Modeling code records:
□ □ □
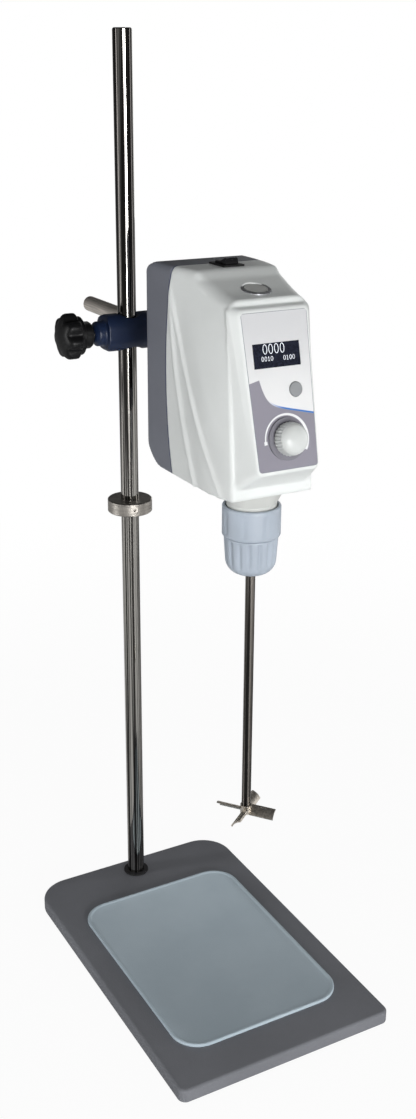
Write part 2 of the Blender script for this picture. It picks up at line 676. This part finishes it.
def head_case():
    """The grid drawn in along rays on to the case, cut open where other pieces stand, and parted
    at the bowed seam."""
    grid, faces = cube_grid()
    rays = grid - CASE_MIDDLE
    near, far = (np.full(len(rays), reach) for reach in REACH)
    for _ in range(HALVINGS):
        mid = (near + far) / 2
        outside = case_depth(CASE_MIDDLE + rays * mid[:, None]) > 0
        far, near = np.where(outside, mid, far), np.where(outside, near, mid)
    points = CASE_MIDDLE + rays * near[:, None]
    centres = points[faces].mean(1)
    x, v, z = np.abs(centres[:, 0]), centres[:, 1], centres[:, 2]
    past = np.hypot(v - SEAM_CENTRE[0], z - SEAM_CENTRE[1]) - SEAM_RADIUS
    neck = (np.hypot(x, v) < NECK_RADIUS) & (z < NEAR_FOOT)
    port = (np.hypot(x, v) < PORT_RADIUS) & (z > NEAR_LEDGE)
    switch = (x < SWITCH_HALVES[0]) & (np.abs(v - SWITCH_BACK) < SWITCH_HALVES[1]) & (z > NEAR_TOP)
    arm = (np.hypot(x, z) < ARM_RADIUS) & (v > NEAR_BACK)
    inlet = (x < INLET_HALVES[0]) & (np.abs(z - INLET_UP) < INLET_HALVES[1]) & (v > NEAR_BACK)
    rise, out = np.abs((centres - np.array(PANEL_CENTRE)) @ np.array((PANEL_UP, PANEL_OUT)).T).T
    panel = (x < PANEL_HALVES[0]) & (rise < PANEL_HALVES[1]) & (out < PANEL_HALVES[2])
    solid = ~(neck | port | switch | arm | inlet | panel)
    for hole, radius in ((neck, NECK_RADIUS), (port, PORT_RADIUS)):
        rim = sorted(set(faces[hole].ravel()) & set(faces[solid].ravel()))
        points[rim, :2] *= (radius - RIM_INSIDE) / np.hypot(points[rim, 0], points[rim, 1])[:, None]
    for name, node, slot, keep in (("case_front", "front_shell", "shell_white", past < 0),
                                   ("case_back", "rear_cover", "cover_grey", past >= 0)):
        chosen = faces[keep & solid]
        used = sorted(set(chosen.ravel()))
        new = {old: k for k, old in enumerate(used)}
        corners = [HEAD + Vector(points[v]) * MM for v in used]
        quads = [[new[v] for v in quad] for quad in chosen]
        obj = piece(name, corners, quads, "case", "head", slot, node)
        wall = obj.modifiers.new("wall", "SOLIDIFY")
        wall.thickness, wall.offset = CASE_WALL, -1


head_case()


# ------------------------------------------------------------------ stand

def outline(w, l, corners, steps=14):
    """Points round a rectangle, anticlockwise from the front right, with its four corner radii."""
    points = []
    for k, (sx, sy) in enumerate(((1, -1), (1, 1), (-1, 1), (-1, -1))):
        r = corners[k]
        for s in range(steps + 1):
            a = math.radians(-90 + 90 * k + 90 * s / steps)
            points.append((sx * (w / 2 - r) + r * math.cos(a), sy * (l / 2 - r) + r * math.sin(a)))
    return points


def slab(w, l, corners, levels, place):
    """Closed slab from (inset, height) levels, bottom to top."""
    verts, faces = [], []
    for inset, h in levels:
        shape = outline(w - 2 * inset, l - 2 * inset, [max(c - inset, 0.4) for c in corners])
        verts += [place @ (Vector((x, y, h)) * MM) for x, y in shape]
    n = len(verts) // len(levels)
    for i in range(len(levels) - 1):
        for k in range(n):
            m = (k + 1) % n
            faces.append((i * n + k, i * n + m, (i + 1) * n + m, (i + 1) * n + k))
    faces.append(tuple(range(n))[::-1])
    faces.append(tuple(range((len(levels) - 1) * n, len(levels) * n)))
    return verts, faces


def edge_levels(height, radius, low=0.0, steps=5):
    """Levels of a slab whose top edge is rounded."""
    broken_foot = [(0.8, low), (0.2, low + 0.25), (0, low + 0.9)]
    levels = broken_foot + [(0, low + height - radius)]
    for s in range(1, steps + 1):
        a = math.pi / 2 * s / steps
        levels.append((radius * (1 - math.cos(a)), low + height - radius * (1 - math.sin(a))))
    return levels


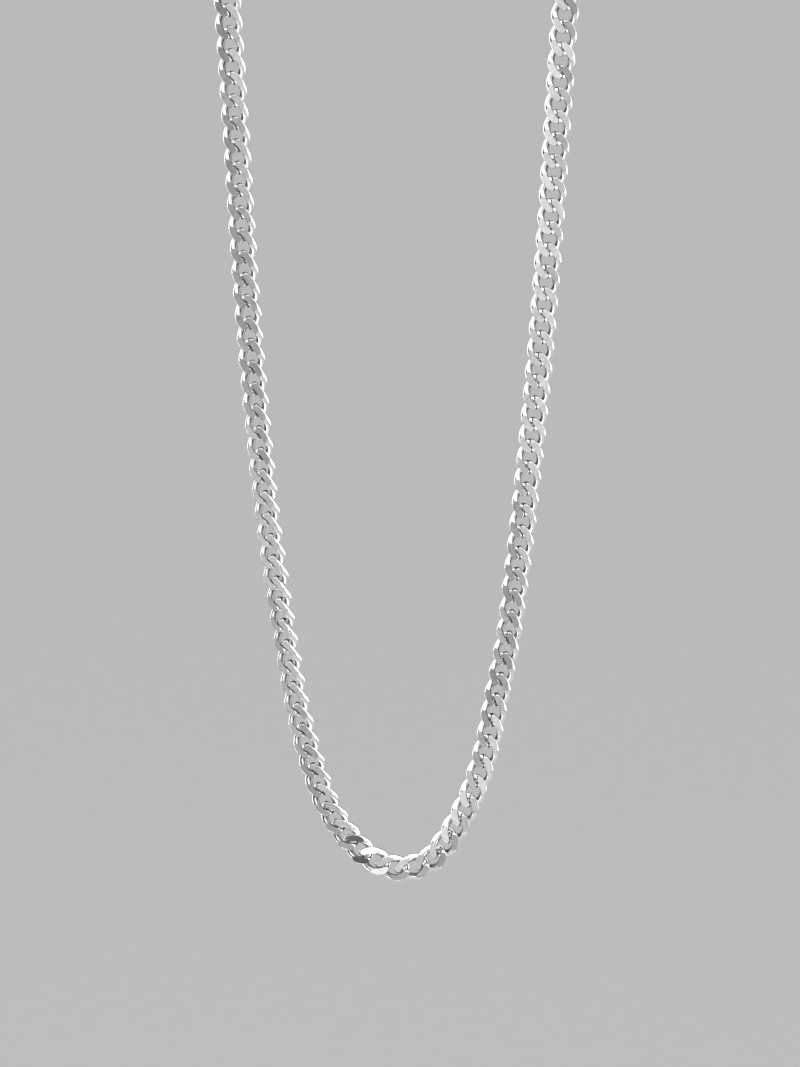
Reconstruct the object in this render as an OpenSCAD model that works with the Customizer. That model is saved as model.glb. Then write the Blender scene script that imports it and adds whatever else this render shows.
□ □ □
TASK DESCRIPTION: Give back all the data exactly as written.

ANSWER TO THIS EXERCISE:
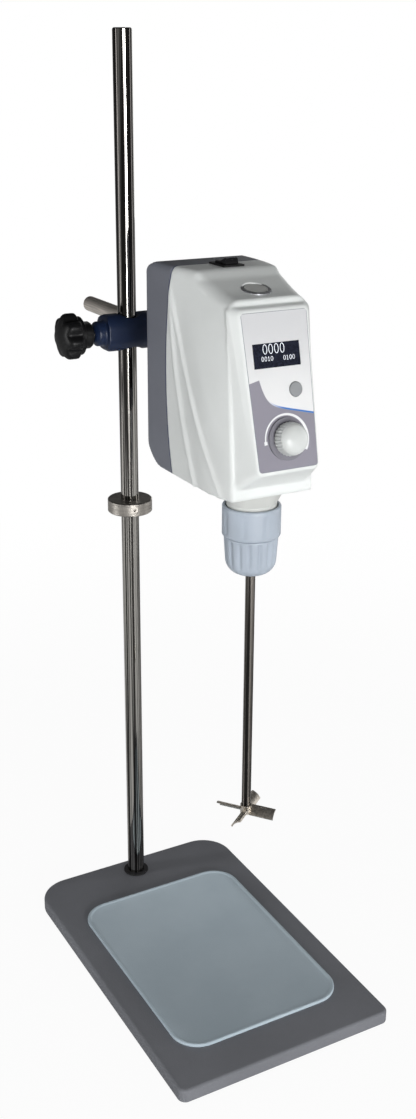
Write part 2 of the Blender script for this picture. It picks up at line 676. This part finishes it.
def head_case():
    """The grid drawn in along rays on to the case, cut open where other pieces stand, and parted
    at the bowed seam."""
    grid, faces = cube_grid()
    rays = grid - CASE_MIDDLE
    near, far = (np.full(len(rays), reach) for reach in REACH)
    for _ in range(HALVINGS):
        mid = (near + far) / 2
        outside = case_depth(CASE_MIDDLE + rays * mid[:, None]) > 0
        far, near = np.where(outside, mid, far), np.where(outside, near, mid)
    points = CASE_MIDDLE + rays * near[:, None]
    centres = points[faces].mean(1)
    x, v, z = np.abs(centres[:, 0]), centres[:, 1], centres[:, 2]
    past = np.hypot(v - SEAM_CENTRE[0], z - SEAM_CENTRE[1]) - SEAM_RADIUS
    neck = (np.hypot(x, v) < NECK_RADIUS) & (z < NEAR_FOOT)
    port = (np.hypot(x, v) < PORT_RADIUS) & (z > NEAR_LEDGE)
    switch = (x < SWITCH_HALVES[0]) & (np.abs(v - SWITCH_BACK) < SWITCH_HALVES[1]) & (z > NEAR_TOP)
    arm = (np.hypot(x, z) < ARM_RADIUS) & (v > NEAR_BACK)
    inlet = (x < INLET_HALVES[0]) & (np.abs(z - INLET_UP) < INLET_HALVES[1]) & (v > NEAR_BACK)
    rise, out = np.abs((centres - np.array(PANEL_CENTRE)) @ np.array((PANEL_UP, PANEL_OUT)).T).T
    panel = (x < PANEL_HALVES[0]) & (rise < PANEL_HALVES[1]) & (out < PANEL_HALVES[2])
    solid = ~(neck | port | switch | arm | inlet | panel)
    for hole, radius in ((neck, NECK_RADIUS), (port, PORT_RADIUS)):
        rim = sorted(set(faces[hole].ravel()) & set(faces[solid].ravel()))
        points[rim, :2] *= (radius - RIM_INSIDE) / np.hypot(points[rim, 0], points[rim, 1])[:, None]
    for name, node, slot, keep in (("case_front", "front_shell", "shell_white", past < 0),
                                   ("case_back", "rear_cover", "cover_grey", past >= 0)):
        chosen = faces[keep & solid]
        used = sorted(set(chosen.ravel()))
        new = {old: k for k, old in enumerate(used)}
        corners = [HEAD + Vector(points[v]) * MM for v in used]
        quads = [[new[v] for v in quad] for quad in chosen]
        obj = piece(name, corners, quads, "case", "head", slot, node)
        wall = obj.modifiers.new("wall", "SOLIDIFY")
        wall.thickness, wall.offset = CASE_WALL, -1


head_case()


# ------------------------------------------------------------------ stand

def outline(w, l, corners, steps=14):
    """Points round a rectangle, anticlockwise from the front right, with its four corner radii."""
    points = []
    for k, (sx, sy) in enumerate(((1, -1), (1, 1), (-1, 1), (-1, -1))):
        r = corners[k]
        for s in range(steps + 1):
            a = math.radians(-90 + 90 * k + 90 * s / steps)
            points.append((sx * (w / 2 - r) + r * math.cos(a), sy * (l / 2 - r) + r * math.sin(a)))
    return points


def slab(w, l, corners, levels, place):
    """Closed slab from (inset, height) levels, bottom to top."""
    verts, faces = [], []
    for inset, h in levels:
        shape = outline(w - 2 * inset, l - 2 * inset, [max(c - inset, 0.4) for c in corners])
        verts += [place @ (Vector((x, y, h)) * MM) for x, y in shape]
    n = len(verts) // len(levels)
    for i in range(len(levels) - 1):
        for k in range(n):
            m = (k + 1) % n
            faces.append((i * n + k, i * n + m, (i + 1) * n + m, (i + 1) * n + k))
    faces.append(tuple(range(n))[::-1])
    faces.append(tuple(range((len(levels) - 1) * n, len(levels) * n)))
    return verts, faces


def edge_levels(height, radius, low=0.0, steps=5):
    """Levels of a slab whose top edge is rounded."""
    broken_foot = [(0.8, low), (0.2, low + 0.25), (0, low + 0.9)]
    levels = broken_foot + [(0, low + height - radius)]
    for s in range(1, steps + 1):
        a = math.pi / 2 * s / steps
        levels.append((radius * (1 - math.cos(a)), low + height - radius * (1 - math.sin(a))))
    return levels


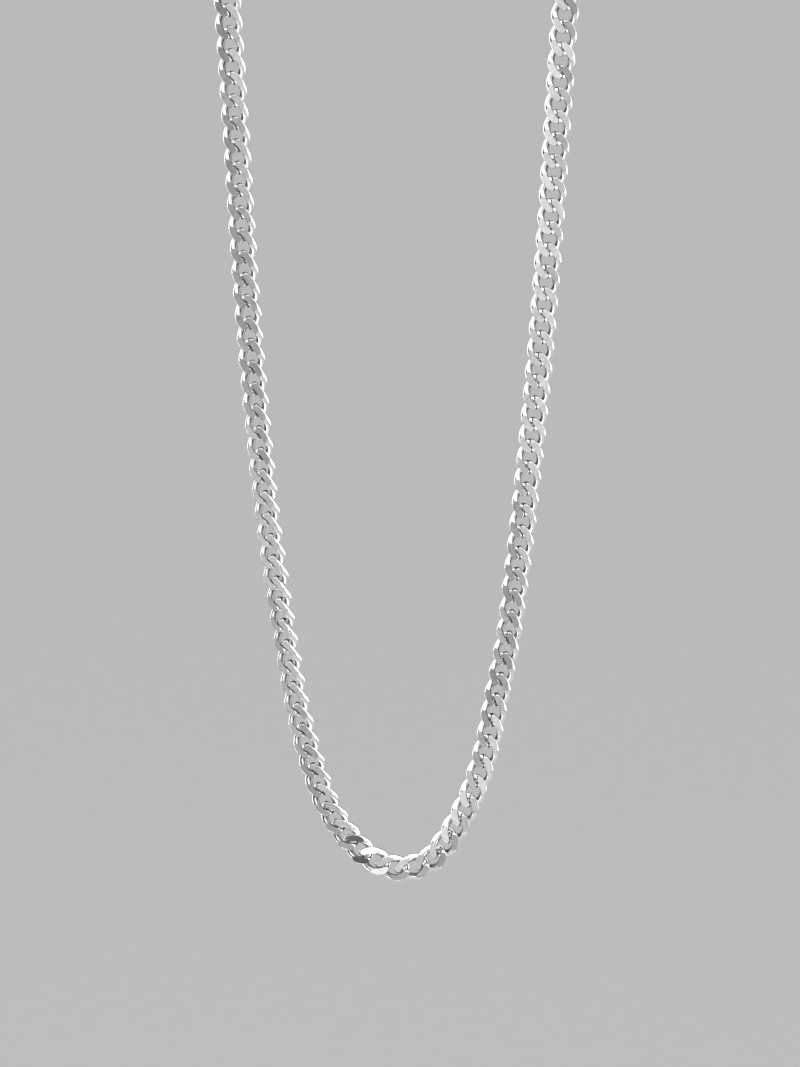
Reconstruct the object in this render as an OpenSCAD model that works with the Customizer. That model is saved as model.glb. Then write the Blender scene script that imports it and adds whatever else this render shows.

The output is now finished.